● Written task: Compile every line that includes the word "FreeCAD".

● Provided material:
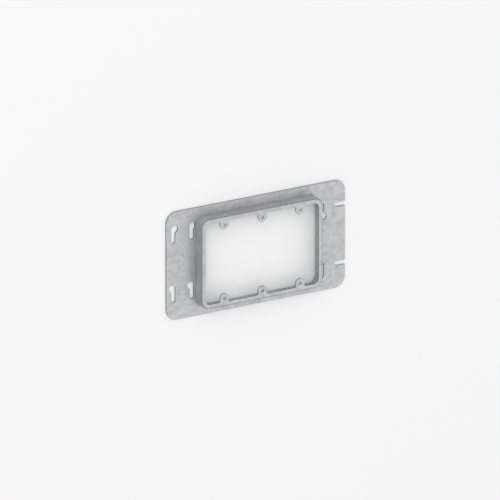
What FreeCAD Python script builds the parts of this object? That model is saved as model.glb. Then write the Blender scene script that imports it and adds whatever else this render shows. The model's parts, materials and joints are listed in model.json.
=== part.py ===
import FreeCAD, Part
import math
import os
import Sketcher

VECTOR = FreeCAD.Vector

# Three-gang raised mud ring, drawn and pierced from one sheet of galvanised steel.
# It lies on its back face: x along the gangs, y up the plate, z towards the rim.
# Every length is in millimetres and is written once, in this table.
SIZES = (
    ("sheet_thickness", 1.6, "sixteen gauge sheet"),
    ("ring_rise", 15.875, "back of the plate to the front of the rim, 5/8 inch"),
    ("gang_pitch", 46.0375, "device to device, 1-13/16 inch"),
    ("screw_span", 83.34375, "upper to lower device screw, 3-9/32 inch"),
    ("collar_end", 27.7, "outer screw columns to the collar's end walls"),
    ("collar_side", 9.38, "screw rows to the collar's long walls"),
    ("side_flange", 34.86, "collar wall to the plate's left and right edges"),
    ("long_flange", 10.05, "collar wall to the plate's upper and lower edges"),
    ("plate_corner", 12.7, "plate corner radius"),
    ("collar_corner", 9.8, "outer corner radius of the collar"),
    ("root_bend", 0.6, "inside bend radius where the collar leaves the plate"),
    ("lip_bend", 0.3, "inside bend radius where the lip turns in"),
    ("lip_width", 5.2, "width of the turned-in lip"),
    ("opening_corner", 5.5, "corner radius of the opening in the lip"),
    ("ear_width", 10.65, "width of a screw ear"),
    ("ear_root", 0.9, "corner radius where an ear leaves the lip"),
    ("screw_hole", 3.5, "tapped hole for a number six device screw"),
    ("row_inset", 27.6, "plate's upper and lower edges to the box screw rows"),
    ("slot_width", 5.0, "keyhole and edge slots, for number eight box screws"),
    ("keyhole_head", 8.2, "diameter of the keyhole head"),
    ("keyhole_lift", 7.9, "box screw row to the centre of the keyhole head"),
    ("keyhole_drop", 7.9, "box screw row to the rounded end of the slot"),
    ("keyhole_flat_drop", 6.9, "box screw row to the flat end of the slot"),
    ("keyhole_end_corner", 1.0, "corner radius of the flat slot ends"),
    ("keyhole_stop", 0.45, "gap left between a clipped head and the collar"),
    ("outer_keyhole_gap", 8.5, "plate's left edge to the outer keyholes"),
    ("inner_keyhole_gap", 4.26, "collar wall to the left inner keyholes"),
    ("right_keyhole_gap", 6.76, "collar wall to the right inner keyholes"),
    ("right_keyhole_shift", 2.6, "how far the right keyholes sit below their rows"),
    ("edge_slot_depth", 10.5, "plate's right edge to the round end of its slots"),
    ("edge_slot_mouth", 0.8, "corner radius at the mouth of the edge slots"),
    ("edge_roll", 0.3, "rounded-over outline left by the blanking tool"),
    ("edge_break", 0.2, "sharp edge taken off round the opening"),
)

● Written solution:
What FreeCAD Python script builds the parts of this object? That model is saved as model.glb. Then write the Blender scene script that imports it and adds whatever else this render shows. The model's parts, materials and joints are listed in model.json.
import FreeCAD, Part
VECTOR = FreeCAD.Vector